ROCKLAND – Joe Steinberger thinks globally but acts locally.

Steinberger is a Rockland city councilor, lawyer and co-founder of the Penobscot School, a nonprofit language study center that operates out of a small, unpretentious wood-frame building on Gay Street. The school recently learned it is one of two applicants in Maine to be awarded a Federal Communications Commission license to operate a low-power FM radio station.

In January, the FCC created a new class of FM licenses, to be issued exclusively to nonprofit educational organizations. The stations must operate at 100 watts or less, must offer noncommercial programming, and reach audiences within a radius of 3.5 miles.

The new class of licenses was offered in response to small communities, churches and local interest groups that felt their concerns were not being represented by stations owned by media conglomerates.

In public hearings about the low-power FM stations, commercial stations and National Public Radio expressed concern that the new frequencies would interfere with existing stations. The FCC ruled that low-power stations must broadcast at least two-tenths of a megahertz away from existing frequencies.

The Penobscot School station – which has yet to choose its call letters – will broadcast at 93.3 FM.

The radio station, which may take a year to get on the air, and the school, Steinberger said, are both expressions of his interest in connecting the small city he loves with the world.

“I love Rockland,” he said, but after moving to Maine in 1972 and Rockland in 1983, he found he missed the cosmopolitan and international flavor of cities.

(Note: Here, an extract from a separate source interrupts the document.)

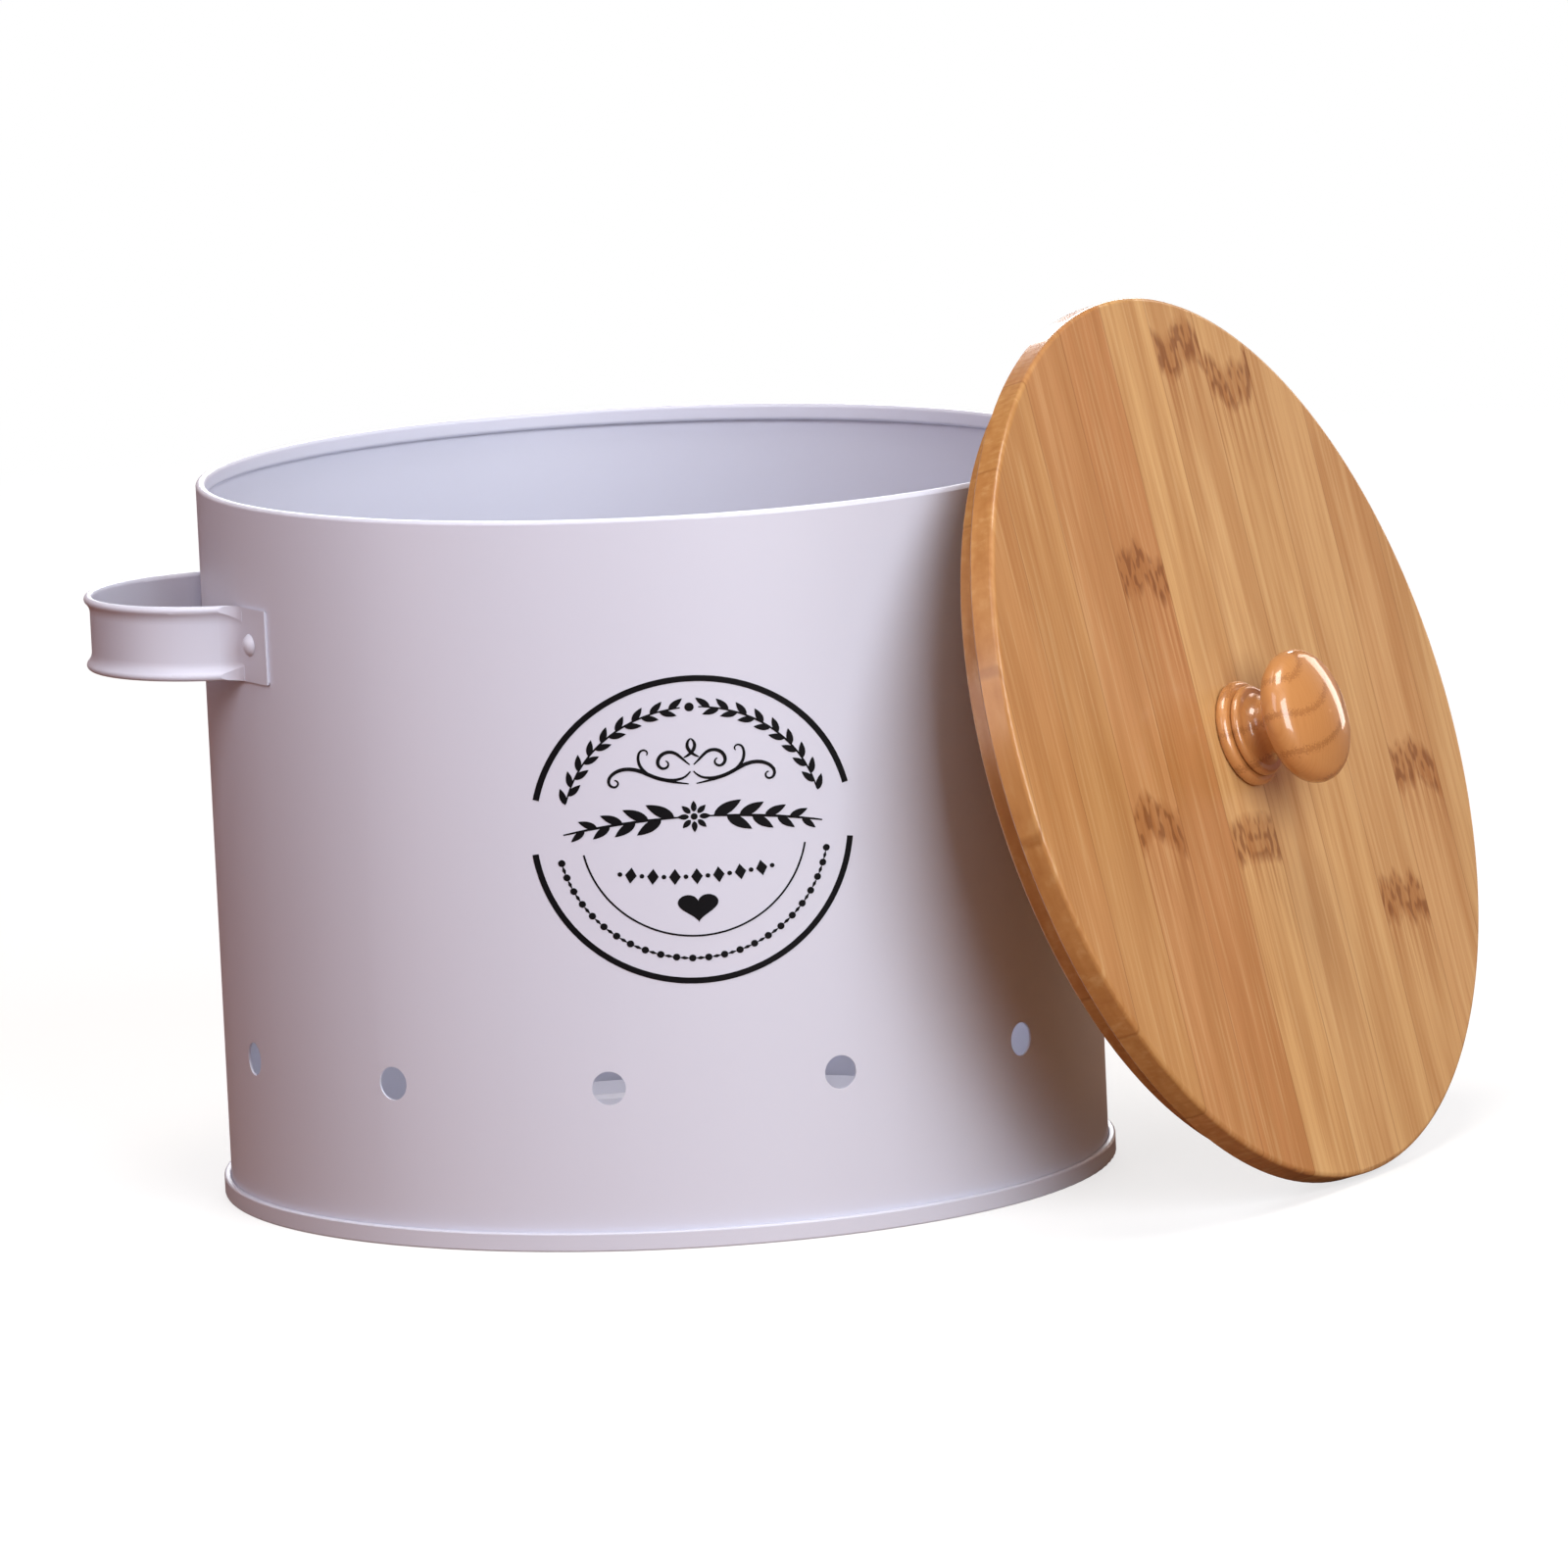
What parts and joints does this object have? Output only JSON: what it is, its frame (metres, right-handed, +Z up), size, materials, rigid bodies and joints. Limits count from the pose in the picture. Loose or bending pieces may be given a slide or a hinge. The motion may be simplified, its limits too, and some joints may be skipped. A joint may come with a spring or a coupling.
{
  "type": "potato storage bin",
  "caption": "Round coated-steel storage bin with vent holes near the foot, riveted strap handles and a loose bamboo lid with a turned knob, leaning on the handle.",
  "frame": {"origin": "centre of the bin's foot ring, on the floor", "axes": "+Z up along the bin's axis, handles at +X and -X, front with the emblem at -Y; the lid leans on the +X handle"},
  "size_m": [0.382, 0.2899, 0.2361],
  "materials": {
    "coated_steel": "powder coat, smooth satin, pale lilac-grey",
    "coated_rivet": "painted over with the bin, satin",
    "bamboo": "edge-glued bamboo strips, satin lacquer",
    "bamboo_dark": "darker bamboo strip, satin lacquer",
    "turned_wood": "turned wood, glossy varnish",
    "print_ink": "black screen-printed ink, satin",
    "screw_steel": "zinc-plated steel"
  },
  "bodies": {
    "tub": {"tub_wall": "coated_steel", "tub_base": "coated_steel", "handle_left": "coated_steel", "handle_right": "coated_steel", "rivet_left_front": "coated_rivet", "rivet_left_back": "coated_rivet", "rivet_right_front": "coated_rivet", "rivet_right_back": "coated_rivet"},
    "lid": {"lid_strip_left_4": "bamboo", "lid_strip_left_3": "bamboo", "lid_strip_left_2": "bamboo", "lid_strip_left_1": "bamboo_dark", "lid_strip_middle": "bamboo", "lid_strip_right_1": "bamboo", "lid_strip_right_2": "bamboo", "lid_strip_right_3": "bamboo", "lid_strip_right_4": "bamboo", "lid_strip_right_5": "bamboo", "lid_knob": "turned_wood", "knob_screw": "screw_steel"}
  },
  "joints": [
    {"name": "lid_lift", "type": "slide", "parent": "tub", "child": "lid", "axis": [0, 0, 1], "range_m": [0, 0.25]}
  ]
}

Steinberger and Julia Schulz founded the Penobscot School in 1986. Schulz is the school’s president, while Steinberger serves on the board of trustees.

Steinberger lived for a year in Italy as a child, and speaks some Italian and French. He continues to enjoy traveling abroad, but at the same time, is pleased to see the world come to Rockland. The school has drawn 300 students from 32 countries over the years.

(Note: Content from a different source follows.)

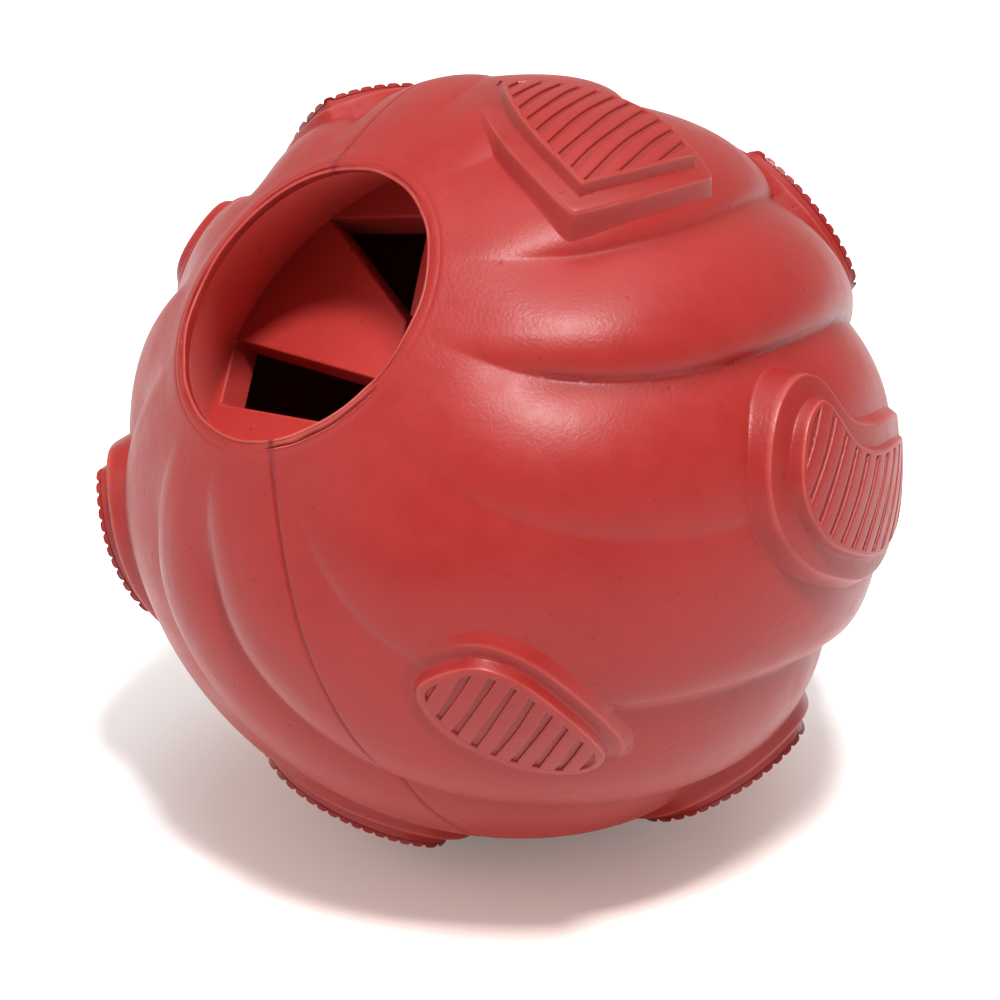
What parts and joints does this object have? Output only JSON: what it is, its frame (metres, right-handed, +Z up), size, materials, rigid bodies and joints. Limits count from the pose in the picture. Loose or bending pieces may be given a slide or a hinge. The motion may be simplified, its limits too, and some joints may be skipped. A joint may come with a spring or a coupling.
{
  "type": "treat dispensing ball",
  "caption": "Thick rubber dog ball with swirled lobes and raised ribbed treads; a wide mouth leads past a slotted divider into a hollow that holds treats.",
  "frame": {"origin": "on the floor, under the ball's centre, on the flat that the ball's weight presses on the foot tread", "axes": "+Z up; the ball stands as in the picture seen along +Y, so its mouth faces up, left (-X) and forward (-Y)"},
  "size_m": [0.1001, 0.0998, 0.0977],
  "materials": {
    "red_rubber": "satin",
    "divider_rubber": "matte"
  },
  "bodies": {
    "root": {"left_shell": "red_rubber", "right_shell": "red_rubber", "mouth_lip": "red_rubber", "left_divider": "divider_rubber", "right_divider": "divider_rubber", "upper_front_tread": "red_rubber", "right_tread": "red_rubber", "front_tread": "red_rubber", "left_tread": "red_rubber", "lower_left_tread": "red_rubber", "lower_right_tread": "red_rubber", "upper_right_tread": "red_rubber", "top_rear_tread": "red_rubber", "upper_left_tread": "red_rubber", "foot_tread": "red_rubber", "lower_rear_tread": "red_rubber", "rear_tread": "red_rubber", "right_rear_tread": "red_rubber"}
  },
  "joints": []
}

From October to May, the school offers courses in French, Spanish, German, Italian, Japanese, Russian and English as a second language, mostly for adults. From June to September, English immersion courses are offered, drawing about 40 students each year from around the world.

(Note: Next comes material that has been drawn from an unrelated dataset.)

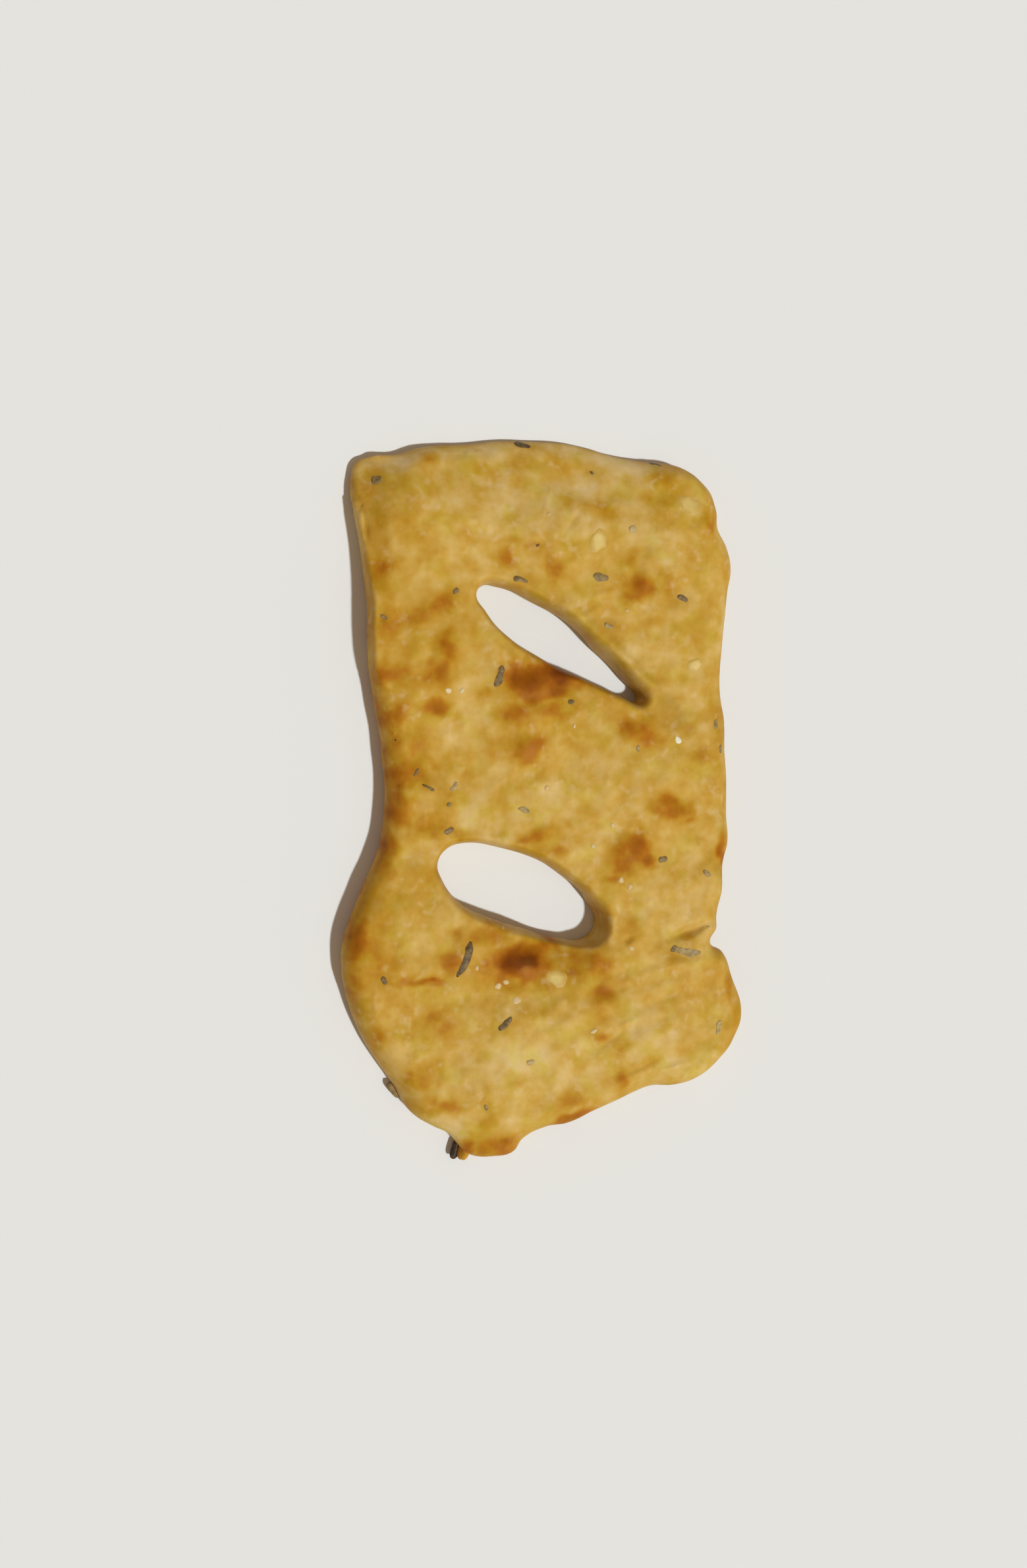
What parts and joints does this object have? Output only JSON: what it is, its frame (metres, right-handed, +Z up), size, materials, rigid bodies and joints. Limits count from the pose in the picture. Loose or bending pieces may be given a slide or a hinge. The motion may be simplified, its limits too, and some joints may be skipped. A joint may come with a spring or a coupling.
{
  "type": "fougasse",
  "caption": "Flat hand-shaped fougasse bread with slashes pulled open through it, browned blisters on a golden oiled crust and dried herb pieces baked in.",
  "frame": {"origin": "under the middle of the bread's box, on the surface that the bread lies on", "axes": "+X across the bread, towards the side with the pinch; +Y along it, from the pointed toe to the broad end; +Z up, out of the crust"},
  "size_m": [0.0868, 0.1503, 0.0102],
  "materials": {
    "baked_crust": "golden baked bread crust brushed with oil, browned in spots and along one edge",
    "dried_herb": "dull grey-green dried herb leaf, dark where it has scorched",
    "cheese_fleck": "pale yellow melted flecks and specks of salt on the crust"
  },
  "bodies": {
    "root": {"fougasse": "baked_crust"}
  },
  "joints": []
}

Steinberger envisions foreign language and culture as a significant part of the radio station’s programming. Mornings might begin with an eclectic mix of music from around the world, followed by a “German Hour,” or “Italian Hour,” with music, poetry and literature, news and conversation in the language.

“It could be a lesson,” he said of the language hours. “It could be a discussion about travel in France,” or an interview with a foreign-exchange student.

News from international press agencies is available by satellite, which Steinberger would like to see aired along with local news.

The remainder of the broadcast day might include forum discussions, local church services, speakers from the local Rotary or Kiwanis clubs, representatives from the Rockland Public Library talking about new books, high school, middle school and even elementary school students providing discussions, and live performances from local musicians and writers.

“Community radio” is how Steinberger describes his vision for the station. “The idea is not something controlled and narrow, promoting a particular point of view or a particular way of life,” he said, but rather “a form of communication for the whole community,” in all its diversity.

Steinberger estimates that $10,000 must be raised to purchase equipment for the station. He hopes to use a small, single-story garage that is adjacent to a building the school leases on Gay Street to house the studio and transmitter.

Steinberger lives in a small house across from the school, which he built himself. He often can be seen walking through Rockland’s downtown, which he said he does to avoid using a car whenever possible. On the city council, he has lent his voice to oppose an expansion by Wal-Mart and a tax break for the corporation that owns the Samoset Resort.

The local radio station and the school are consistent with his views of culture and communications.

“They’re about ‘local.’ They’re about ‘community,'” he said.

“People are tired of being spectators in their own culture,” he continued. We’re getting itchy in our seats.”

The low-power station will offer “a completely different potential for participation” than larger stations with call-in shows, he said.

“This will be a radio station that will come in loud and clear in Rockland, Maine, and nowhere else,” he said. “That’s the beauty of it.”

A dozen nonprofit educational organizations in Maine applied for the FCC licenses, but just the Penobscot School and the Maine Museum of Science and Technology in Yarmouth were successful. The FCC announced Dec. 21 that it would grant 255 licenses to groups in 20 states.

The FCC will allow additional applications from other states for low-power FM licenses next year.